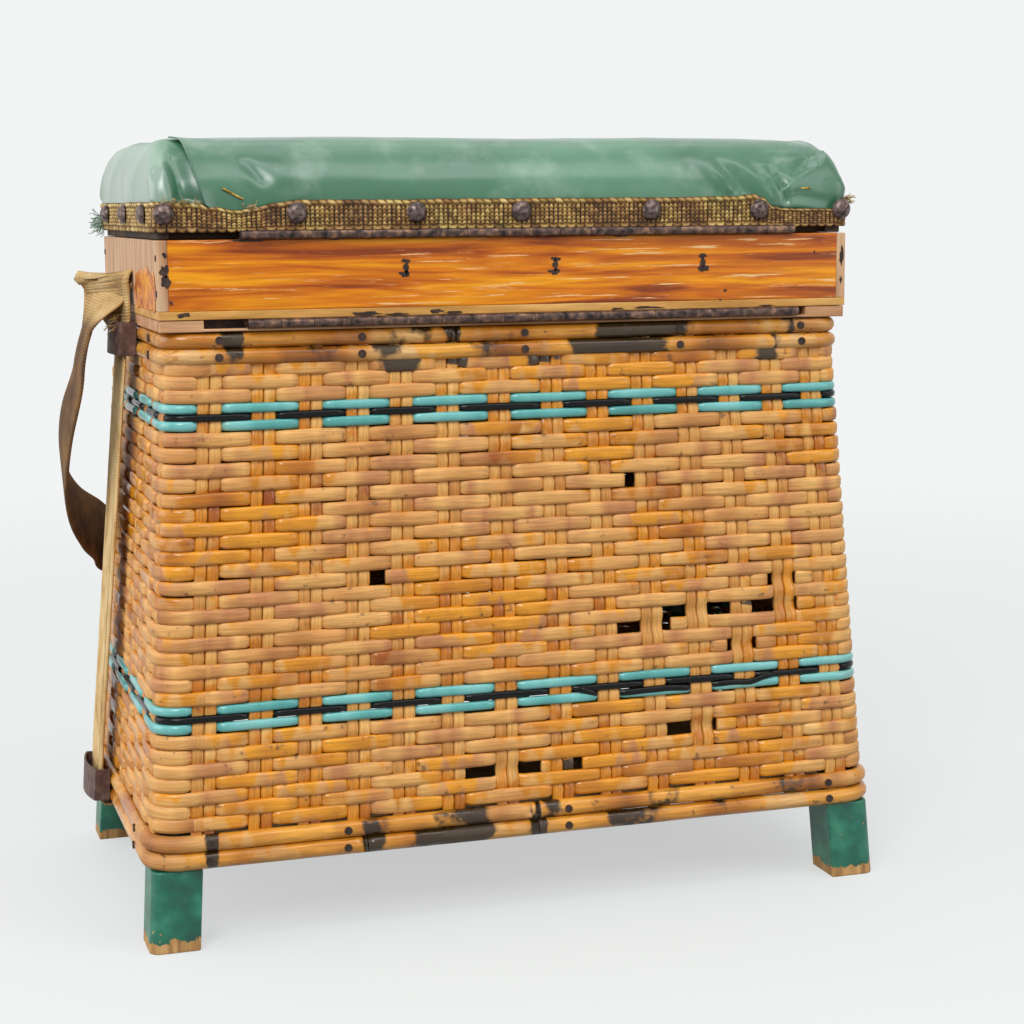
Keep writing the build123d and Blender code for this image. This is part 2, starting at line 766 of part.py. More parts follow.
def keeper(name, height, face, offset):
    """Left keeper and its mirror image at the right end."""
    with BuildPart() as left:
        with BuildSketch(keeper_plane(height, face, offset).offset(-keeper_height / 2)):
            for metal, mode in ((0.0, Mode.ADD), (keeper_metal, Mode.SUBTRACT)):
                side = keeper_half_width - metal
                with BuildLine():
                    Line((-side, 0), (-side, keeper_side - metal))
                    ThreePointArc(
                        (-side, keeper_side - metal),
                        (0, keeper_stand_off - metal),
                        (side, keeper_side - metal),
                    )
                    Line((side, keeper_side - metal), (side, 0))
                    Line((side, 0), (-side, 0))
                make_face(mode=mode)
            for side in (-1, 1):
                with Locations((side * (keeper_half_width - keeper_foot / 2), keeper_metal / 2)):
                    Rectangle(keeper_foot, keeper_metal)
        extrude(amount=keeper_height)
    finish(left, name + "_left")
    with BuildPart() as right:
        mirror(left.part, about=Plane.YZ)
    finish(right, name + "_right")


keeper("upper_keeper", upper_keeper_height, upper_hoop_face, 0)
keeper("lower_keeper", lower_keeper_height, lower_hoop_face, strap_lower_offset)

# Keeper nails: two through the feet of each keeper
with BuildPart() as keeper_nails:
    for height, face, offset in (
        (upper_keeper_height, upper_hoop_face, 0),
        (lower_keeper_height, lower_hoop_face, strap_lower_offset),
    ):
        for side in (-1, 1):
            place = side * (keeper_half_width - keeper_foot / 2)
            seat = keeper_plane(height, face, offset)
            with Locations(seat * Pos(place, keeper_metal, 0) * Rot(-90, 0, 0)):
                Cylinder(
                    keeper_nail_radius,
                    keeper_nail_height,
                    align=(Align.CENTER, Align.CENTER, Align.MIN),
                )
    mirror(about=Plane.YZ)
finish(keeper_nails, "keeper_nails")


def ribbon(stations):
    """Flat webbing through stations, each a point and the direction of its width."""
    with BuildPart() as band:
        for number, (point, across) in enumerate(stations):
            before = Vector(stations[max(number - 1, 0)][0])
            after = Vector(stations[min(number + 1, len(stations) - 1)][0])
            with BuildSketch(Plane(origin=point, x_dir=across, z_dir=after - before)):
                Rectangle(strap_width, strap_thickness)
        loft(ruled=True)
    return band.part


# Strap tails: taut from the lower keeper to the upper one, up to a fold at the crest
tail_foot = wall_bottom + strap_foot_rise
tail_foot_x = lower_hoop_face + strap_foot_stand_off
tail_rise_x = upper_hoop_face + strap_stand_off
tail_slack_start = lower_keeper_height + keeper_height / 2
tail_slack_end = upper_keeper_height - keeper_height / 2
fold_radius = strap_thickness / 2 + strap_fold_room
fold_height = strap_crest_height - fold_radius - strap_thickness / 2
lean = (0, 1, 0)
tail_stations = (
    ((-tail_foot_x, strap_lower_offset, tail_foot), lean),
    ((-tail_foot_x, strap_lower_offset, tail_slack_start), lean),
    ((-tail_rise_x, 0, tail_slack_end), lean),
    ((-tail_rise_x, 0, fold_height), lean),
)
with BuildPart() as strap_tail_left:
    add(ribbon(tail_stations))
    with BuildSketch(Plane.XZ.offset(-strap_width / 2)):
        with Locations((-tail_rise_x - fold_radius, fold_height)):
            Circle(fold_radius + strap_thickness / 2)
            Circle(fold_radius - strap_thickness / 2, mode=Mode.SUBTRACT)
            Rectangle(
                4 * strap_thickness,
                4 * strap_thickness,
                align=(Align.CENTER, Align.MAX),
                mode=Mode.SUBTRACT,
            )
    extrude(amount=strap_width)
finish(strap_tail_left, "strap_tail_left")
with BuildPart() as strap_tail_right:
    mirror(strap_tail_left.part, about=Plane.YZ)
finish(strap_tail_right, "strap_tail_right")

# Strap under the base: round the lowest hoop and straight across below the planks
under_height = wall_bottom - strap_thickness / 2 - strap_under_gap
turn_radius = tail_foot - under_height
turn_centre_x = tail_foot_x - turn_radius
with BuildPart() as strap_under:
    with BuildSketch(Plane.XZ.offset(-strap_lower_offset)):
        with Locations((0, under_height)):
            Rectangle(2 * turn_centre_x, strap_thickness)
        for side in (-1, 1):
            with Locations((side * turn_centre_x, tail_foot)):
                Circle(turn_radius + strap_thickness / 2)
        with Locations((0, tail_foot)):
            Rectangle(2 * turn_centre_x, 2 * turn_radius - strap_thickness, mode=Mode.SUBTRACT)
        for side in (-1, 1):
            with Locations((side * turn_centre_x, tail_foot)):
                Circle(turn_radius - strap_thickness / 2, mode=Mode.SUBTRACT)
        with Locations((0, tail_foot - seat_gap)):
            Rectangle(
                4 * tail_foot_x,
                4 * turn_radius,
                align=(Align.CENTER, Align.MIN),
                mode=Mode.SUBTRACT,
            )
    extrude(amount=strap_width / 2, both=True)
finish(strap_under, "strap_under")

# Strap loop: from the fold at each end down and round behind the basket
loop_start_x = tail_rise_x + 2 * fold_radius + strap_thickness + strap_fold_gap
loop_low_edge = strap_crest_height - loop_drop - strap_width / 2
loop_back_y = half_depth(loop_low_edge) + strap_thickness / 2 + loop_wall_gap
left_stations = []
right_stations = []
for outwards, back_share, drop_share, turn in loop_path:
    station_x = loop_start_x + outwards
    station_y = back_share * loop_back_y
    station_z = strap_crest_height - drop_share * loop_drop
    across = Vector(0, 1, 0).rotate(Axis.X, turn)
    left_stations.append(((-station_x, station_y, station_z), across))
    right_stations.insert(0, ((station_x, station_y, station_z), across))
with BuildPart() as strap_loop:
    add(ribbon(left_stations + right_stations))
finish(strap_loop, "strap_loop")


def hook_pin(face, place, height, rest, base_radius, shaft_radius):
    """Pin standing on a face: a base up to the hook, a shaft through it, a button."""
    seat = Plane(origin=(place, face, height), x_dir=(1, 0, 0), z_dir=(0, 1, 0))
    base_end = rest - hook_play - face
    shaft_end = base_end + hook_thickness + 2 * hook_play
    upwards = (Align.CENTER, Align.CENTER, Align.MIN)
    with BuildPart() as pin:
        with Locations(seat):
            Cylinder(base_radius, base_end, align=upwards)
            Cylinder(shaft_radius, shaft_end, align=upwards)
        with Locations(seat.offset(shaft_end)):
            Cylinder(hook_button_radius, hook_button_thickness, align=upwards)
    return pin


# Hooks: each hangs from a pivot on the lower part and swings up over a catch on the
# part above it
for hook_name, place, pivot_face, pivot_height, catch_face in (
    ("tray_hook", tray_hook_place, frame_half_depth, frame_middle, tray_face),
    ("lid_hook", lid_hook_place, tray_face, dome_nail_level - hook_reach, braid_face_y),
):
    rest = catch_face + hook_stand_off
    catch_height = pivot_height + hook_reach
    pivot = hook_pin(pivot_face, place, pivot_height, rest, hook_base_radius, hook_pin_radius)
    finish(pivot, hook_name + "_pivot")
    catch = hook_pin(catch_face, place, catch_height, rest, hook_catch_radius, hook_catch_radius)
    finish(catch, hook_name + "_catch")
    with BuildPart() as hook:
        with BuildSketch(Plane(origin=(place, rest, pivot_height), x_dir=(-1, 0, 0), z_dir=(0, 1, 0))):
            Circle(hook_eye_radius)
            with Locations((0, -hook_reach / 2)):
                Rectangle(hook_shank_width, hook_reach)
            with Locations((0, -hook_reach)):
                Rectangle(hook_head_size, hook_head_size)
                Circle(hook_slot_half_width, mode=Mode.SUBTRACT)
                Rectangle(
                    hook_head_size,
                    2 * hook_slot_half_width,
                    align=(Align.MIN, Align.CENTER),
                    mode=Mode.SUBTRACT,
                )
            Circle(hook_pin_radius + hook_pin_clearance, mode=Mode.SUBTRACT)
        extrude(amount=hook_thickness)
    finish(hook, hook_name)
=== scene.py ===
import math
import random
from functools import partial

import bmesh
import bpy
from mathutils import Matrix, Vector, noise
from mathutils.bvhtree import BVHTree
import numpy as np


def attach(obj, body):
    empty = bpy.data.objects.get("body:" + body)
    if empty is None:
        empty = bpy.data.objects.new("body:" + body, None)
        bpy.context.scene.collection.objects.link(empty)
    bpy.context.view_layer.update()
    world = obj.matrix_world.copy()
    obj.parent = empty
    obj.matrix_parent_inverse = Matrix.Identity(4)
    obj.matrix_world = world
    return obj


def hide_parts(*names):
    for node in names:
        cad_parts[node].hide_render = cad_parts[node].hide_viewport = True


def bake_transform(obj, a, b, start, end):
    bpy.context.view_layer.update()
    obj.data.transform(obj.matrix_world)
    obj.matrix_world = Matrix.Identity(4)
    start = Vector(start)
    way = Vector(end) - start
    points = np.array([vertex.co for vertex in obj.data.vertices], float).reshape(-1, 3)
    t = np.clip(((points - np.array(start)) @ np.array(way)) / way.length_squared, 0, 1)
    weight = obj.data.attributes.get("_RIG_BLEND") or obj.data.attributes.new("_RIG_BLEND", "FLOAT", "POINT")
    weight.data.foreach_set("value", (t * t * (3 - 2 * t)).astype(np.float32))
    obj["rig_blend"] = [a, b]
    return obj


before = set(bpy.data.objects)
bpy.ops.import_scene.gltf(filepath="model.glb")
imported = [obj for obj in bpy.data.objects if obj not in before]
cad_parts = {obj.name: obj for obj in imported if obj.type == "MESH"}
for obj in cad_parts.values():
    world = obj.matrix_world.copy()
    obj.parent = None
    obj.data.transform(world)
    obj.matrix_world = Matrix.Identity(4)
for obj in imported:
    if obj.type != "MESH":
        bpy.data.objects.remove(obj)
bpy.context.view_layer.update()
MM = 0.001
FULL_TURN = 2 * math.pi
UP = Vector((0, 0, 1))

# Woven wall: it tapers from the base to the rim. Metres.
WALL_LOW, WALL_HIGH = 0.045, 0.3345
HALF_LENGTHS = (0.2163, 0.1973)
HALF_DEPTHS = (0.1241, 0.1059)
CORNERS = (0.018, 0.014)
MEASURED_AT = 0.185

# Places of the stake pairs along each side at MEASURED_AT, mm from the middle
HINGE_SIDE = (-180, -149.6, -122.7, -95.9, -70.4, -42.8, -11.9,
              20.2, 48.5, 76.7, 105.3, 132.4, 160.5, 186.4)
END_SIDE = (-98, -70.5, -42, -14, 14, 42, 70.5, 98)
OPENING_SIDE = (-184, -155.7, -127.4, -99, -70.7, -42.4, -14.1,
                14.1, 42.4, 70.7, 99, 127.4, 155.7, 184)

# Weft rows from the rim down: height in mm and cane
ROWS = ((314.2, "n"), (307.3, "n"), (299.9, "n"), (293.4, "b"), (288.9, "k"), (284.2, "b"),
        (276.9, "n"), (268.6, "n"), (260.2, "n"), (252.6, "n"), (244.6, "n"), (236.6, "n"),
        (229.1, "n"), (221.4, "n"), (213.6, "n"), (205.8, "n"), (197.6, "n"), (189.6, "n"),
        (182.0, "n"), (174.6, "n"), (167.0, "n"), (159.6, "n"), (152.4, "n"), (145.2, "n"),
        (137.8, "n"), (131.4, "b"), (126.6, "k"), (121.8, "b"), (114.3, "n"), (106.4, "n"),
        (98.8, "n"), (91.2, "n"), (83.6, "n"), (76.4, "n"), (69.4, "n"))

# Breaks in the weave: row, middle in mm along the hinge side, length in mm
BREAKS = ((10, 68, 7), (16, -85, 8), (18, 158.5, 16), (20, 105, 45), (20, 153.5, 29),
          (21, 69.5, 32), (23, 131.5, 15), (30, 98, 30), (32, -15, 42), (32, 28, 5))


def linear(code):
    """Linear colour from an sRGB hex code."""
    parts = [int(code[i:i + 2], 16) / 255 for i in (1, 3, 5)]
    return [p / 12.92 if p <= 0.04045 else ((p + 0.055) / 1.055) ** 2.4 for p in parts] + [1.0]


def fill(node, inputs):
    """Fills a node's inputs: a socket is linked, any other value is put in."""
    for socket, value in inputs.items():
        if isinstance(value, bpy.types.NodeSocket):
            node.id_data.links.new(value, node.inputs[socket])
        else:
            node.inputs[socket].default_value = value


def add_node(tree, kind, inputs=None, stops=None, out=0, **settings):
    """Adds one shader node with its settings, inputs and ramp stops, and gives its output."""
    made = tree.nodes.new("ShaderNode" + kind)
    for name, value in settings.items():
        setattr(made, name, value)
    fill(made, inputs or {})
    if stops:
        while len(made.color_ramp.elements) < len(stops):
            made.color_ramp.elements.new(0.5)
        for element, (place, code) in zip(made.color_ramp.elements, stops):
            element.position = place
            element.color = linear(code)
    return made.outputs[out]


def new_material(name, roughness, metallic=0.0):
    """A material, its shader, its Object coordinates, and add_node bound to its tree."""
    material = bpy.data.materials.new(name)
    material.use_nodes = True
    shader = material.node_tree.nodes["Principled BSDF"]
    fill(shader, {"Roughness": roughness, "Metallic": metallic})
    node = partial(add_node, material.node_tree)
    return material, shader, node("TexCoord", out="Object"), node


# What a Mix node needs to mix colours
COLOUR_MIX = {"data_type": "RGBA", "out": 2}


def smooth(low, high, value):
    """Smooth step from 0 at low to 1 at high."""
    t = min(max((value - low) / (high - low), 0.0), 1.0)
    return t * t * (3 - 2 * t)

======

From the listing above, output exactly the run of lines that starts with the line containing "Circle(hook_pin_radius + hook_pin_clearance, mode=Mode.SUBTRACT)" and ends with the line containing "obj.parent = empty".

            Circle(hook_pin_radius + hook_pin_clearance, mode=Mode.SUBTRACT)
        extrude(amount=hook_thickness)
    finish(hook, hook_name)
=== scene.py ===
import math
import random
from functools import partial

import bmesh
import bpy
from mathutils import Matrix, Vector, noise
from mathutils.bvhtree import BVHTree
import numpy as np


def attach(obj, body):
    empty = bpy.data.objects.get("body:" + body)
    if empty is None:
        empty = bpy.data.objects.new("body:" + body, None)
        bpy.context.scene.collection.objects.link(empty)
    bpy.context.view_layer.update()
    world = obj.matrix_world.copy()
    obj.parent = empty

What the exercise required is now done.